Boosts to reading scores and graduation rates
What the researchers found is pretty astonishing. The average impact on English language arts achievement, as measured by state reading test scores, was 0.13 of a standard deviation. That may not sound like much, but it’s almost three times the typical effect size on reading tests from high school interventions (0.05). It’s comparable, the researchers say, to the typical amount of growth students make in reading during ninth grade. And the gains represent about 20% of the difference between higher- and lower-income students on national reading tests given to eighth-graders.
The study also found that students who participated in debate were 12 percentage points more likely to graduate from high school. The percentage who enrolled in post-secondary education increased by the same amount, with most of that increase driven by enrollment in four-year colleges.
Students who started out at a lower level benefited the most—suggesting, the researchers say, that the opportunity to participate in debate shouldn’t be limited to high-achievers. In addition, the gains in reading scores were “concentrated on the reading standards that represent higher order subskills,” like critical thinking. Those measures are particularly hard to move.
Not only that, but the intervention is relatively inexpensive. The estimated cost is about $1,360 per student per year, one third the cost of an effective high-dosage tutoring program called MATCH. Debate appears to generate about twice the impact of that intervention on reading scores per dollar spent.
“Overall,” the researchers conclude, “[the] results provide policymakers a rare promising program for reducing inequality in reading achievement, analytical thinking skills, and educational attainment among secondary school students.”
It’s good to have quantitative data on this question, but to some extent the results are not surprising. Debate requires students to dig deeply into an issue, analyze it from multiple perspectives, create persuasive arguments, and anticipate and poke holes in arguments from the other side. It stands to reason it would help them become better at those things. Participating in debate—and succeeding at interscholastic tournaments—could also change students’ perceptions of their own capabilities, spurring them to pursue ambitious goals.
The potential benefits of debate aren’t limited to academic outcomes. The ability to spot weaknesses in arguments can help people resist being duped by misleading “news” stories or social media posts. The skills of listening and responding civilly to the arguments of those on the other side of an issue are crucial for democracy.

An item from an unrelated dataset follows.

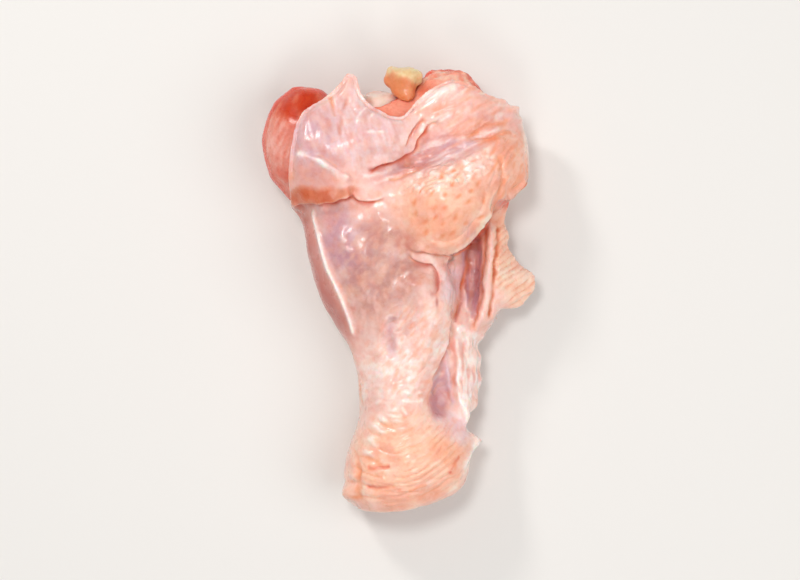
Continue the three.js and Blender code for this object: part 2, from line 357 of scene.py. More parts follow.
def inside(xy, centre, radii, turn=0, edge=0.35):
    """1 inside an ellipse in plan and 0 outside, with a soft edge that is a share of its radius."""
    return 1 - rise(ellipse(xy, centre, radii, turn), 1 - edge, 1 + edge)


def where_inside(co, region, values):
    """A value worked out for the points in a region, and faded out at its edge."""
    weight = inside(co[:, :2], **region)
    near = weight > 0.01
    weight[near] *= values(co[near])
    weight[~near] = 0
    return weight


def stroke(xy, path, width, fade=0.12):
    """1 on a path, falling off to each side, and towards its ends over a share of its length."""
    weight = np.zeros(len(xy))
    near, s, share, _ = beside(path, xy, 3 * width)
    ends = rise(share, 0, fade) * (1 - rise(share, 1 - fade, 1))
    weight[near] = ends * np.exp(-((s / width) ** 2))
    return weight


# Relief in the skin

DELTOID_EDGE = [
    (1.2, 8.8), (2.4, 7.9), (4.3, 7.4), (7.8, 6.9), (10, 7.1), (12, 7.9), (13.8, 9.3), (15.9, 11.8),
    (17.5, 14.1), (18.4, 16.2), (19.3, 17.4),
]
LOBE_EDGE = [(18.7, 17.2), (20, 17.5), (21.2, 17.6), (23.1, 18.4), (25, 20.4)]

# Folds, as a lip on the left of a path and a crease on its right. The lip is pushed over the crease.
FOLDS = [
    # the front sheet of skin over the shoulder's valley, and the small fold beside it
    dict(path=[(-6.2, 23.1), (-4.8, 24), (-3.1, 24.7), (-1.1, 25.3), (0.8, 26.4), (2.1, 27.4), (2.9, 28.9),
               (4, 30.4), (5.7, 32.5), (8.4, 33.8)],
         lip=0.65, lip_width=1.3, crease=0.7, crease_width=0.9, push=0.25),
    dict(path=[(0.4, 27.6), (1.4, 30), (2.7, 31.9), (4.6, 33.8)],
         lip=0.35, lip_width=0.7, crease=0.45, crease_width=0.6, push=0.2),
    # the crease across the front sheet, with a bright ridge below it
    dict(path=[(-8.8, 21), (-11.7, 22.6), (-14.3, 24.2), (-16.4, 25.3), (-20, 25.9)],
         lip=0.6, lip_width=0.7, crease=0.25, crease_width=1.1, push=0.1),
    # the roll of skin under the front sheet, with a smaller one next to it
    dict(path=[(-22.6, 17), (-18.1, 17.5), (-15.9, 17.4), (-13.4, 17.6), (-10.9, 18.2), (-9, 19.2)],
         lip=0.8, lip_width=2, crease=1, crease_width=1.2, push=0.6),
    dict(path=[(-9.2, 18.9), (-8, 17.8), (-6.4, 17.4), (-4.4, 17.6), (-2.8, 18.4)],
         lip=0.4, lip_width=1, crease=0.5, crease_width=0.8, push=0.3),
    # the lower edge of the deltoid, and of the rear lobe
    dict(path=DELTOID_EDGE, lip=0.35, lip_width=1.2, crease=1.1, crease_width=1, push=0.1),
    dict(path=LOBE_EDGE, lip=0.3, lip_width=1.3, crease=1, crease_width=1.2, push=0.1),
    # the hook of membrane under the deltoid
    dict(path=[(1.4, 7.2), (2.6, 6.4), (4.4, 5.5), (6.4, 5.1), (7.4, 4.2), (7.8, 2.8), (8, 1.4),
               (7.4, -0.6), (6, -1.3)],
         lip=0.5, lip_width=0.8, crease=0.6, crease_width=0.8, push=0.35),
    # the edge of the thick skin along the shaft
    dict(path=[(7.6, -21.6), (6, -19.6), (6.2, -16.8), (7.4, -14.2), (8.7, -11.9), (9.3, -8.9),
               (9.5, -6), (9.8, -3.6)],
         lip=0.4, lip_width=0.9, crease=0.8, crease_width=0.9, push=0.3),
    # the crown above the valley, and the valley's lower fold
    dict(path=[(8.6, 30.2), (12.7, 30.2), (15.9, 31.8), (18.4, 32.6), (21.4, 33)],
         lip=0.3, lip_width=1, crease=0.25, crease_width=0.7, push=0.1),
    dict(path=[(21.8, 31), (19.1, 30.1), (16.9, 29.1), (13.8, 28.3), (11.8, 27.8)],
         lip=0.3, lip_width=0.8, crease=0.3, crease_width=0.6, push=0.1),
]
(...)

Still, a few caveats are in order. Previous studies of the effects of debate have been hampered by the fact that debaters are a self-selected group, making it hard to determine whether debating itself caused the academic improvements observed. Maybe those who choose to participate in debate are more motivated and higher-achieving to begin with.
The researchers in the Boston study came up with ways to minimize that selection problem—comparing debaters to similar students who didn’t have the opportunity to participate in debate, for example. But they couldn’t entirely control for bias in their sample. A more reliable study would randomly assign essentially similar students to one “condition” or the other—debate or no debate—and see what happens. Let’s hope someone will undertake that kind of study in the future.

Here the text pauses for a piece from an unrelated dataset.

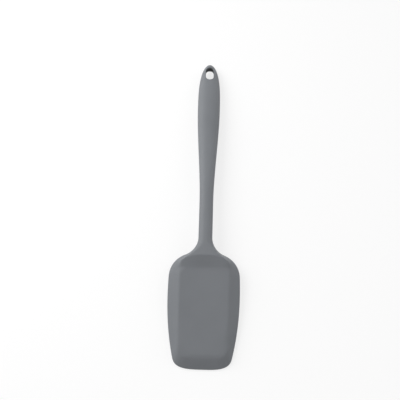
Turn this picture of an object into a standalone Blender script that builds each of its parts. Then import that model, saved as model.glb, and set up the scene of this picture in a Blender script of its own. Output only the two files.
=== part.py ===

Bringing debate into the classroom
The researchers also suggest that to expand the benefits of debate to those who can’t or won’t participate in it as an extracurricular activity, regular classroom teachers could employ “debate-centered instruction,” as some teachers have already done. It’s not at all clear, though, that the same benefits would result.

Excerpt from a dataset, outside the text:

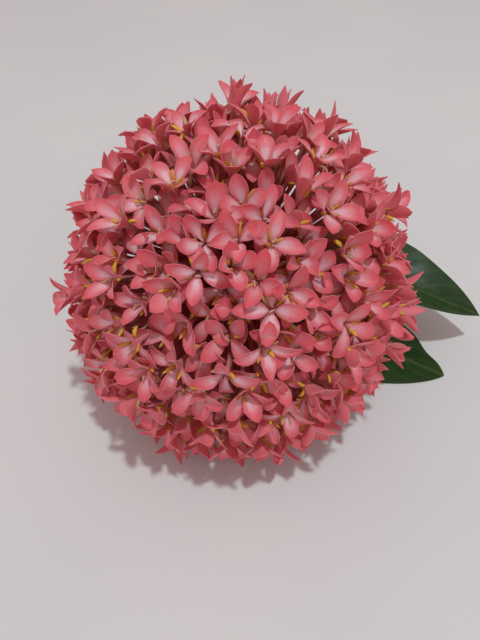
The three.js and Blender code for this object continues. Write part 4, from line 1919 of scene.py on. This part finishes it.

For one thing, the study participants engaged in a kind of debate—“policy” debate—that had them focus on a single topic for an entire school year. Few classroom teachers have the luxury of spending that much time on a single topic. Often they need to move through a series of topics at a fairly rapid pace to try to cover everything in their state standards or the textbook they’re using.
I’m not suggesting high school students should spend a year on one topic, but if they’re debating topics they know at only a superficial level, I wouldn’t expect to see much improvement in their critical thinking skills. As evidence from cognitive science has told us, you can only think critically about topics you know well—and the more information you have about a topic, the better able you are to think critically about it. Critical thinking is not a skill that can be taught in the abstract or that easily transfers from one topic to another.
True, the debaters in the study were apparently better able to think critically about topics on a standardized test—topics they presumably had not studied for a year, or perhaps at all. But that may be because their debate experience helped them adopt the habit of thinking critically about a question or problem. Perhaps equally important was the general academic vocabulary and familiarity with complex syntax they had acquired through the research they did for debate, which probably enabled them to understand the passages on the reading test. Students who don’t get the opportunity to dig deeply into a topic might not acquire either the habits of thinking or the knowledge that debaters do.
It's also important to bear in mind that many students at high schools serving low-income communities read far below their grade level because of inadequate instruction at lower grades. No doubt they too could benefit from debate, but their teachers would need to figure out a way to help them access the information they need to participate.
Thanks for reading Minding the Gap! Subscribe for free to receive new posts.
Nor is it clear that some of the other benefits identified in the study would transfer to the classroom situation. For example, the researchers observe that through debate, students are exposed to a “college-going culture.” For example, many debate judges at tournaments are current or former college-level debaters who become mentors for younger students. In a regular classroom setting, that element would be absent.
And of course, teachers would need good training. Policy debate is far from a free-for-all. Detailed rules ensure that students aren’t just yelling at each other, as in some political “debates” on TV, but rather presenting evidence and listening carefully to the other side. Without those guardrails, classroom debate could be a recipe for disaster—especially if the issue is one where there are strong feelings on both sides.
Despite those reservations, I would say classroom debate is an intervention worth trying, given that so few interventions work at the high school level. Explicit writing instruction is another one that can work—if it starts at the sentence level and is embedded in the content of the curriculum. And the combination of the two could be extremely powerful, under the right conditions. As Justice Sotomayor realized decades ago, debate and writing draw on and develop many of the same crucial abilities.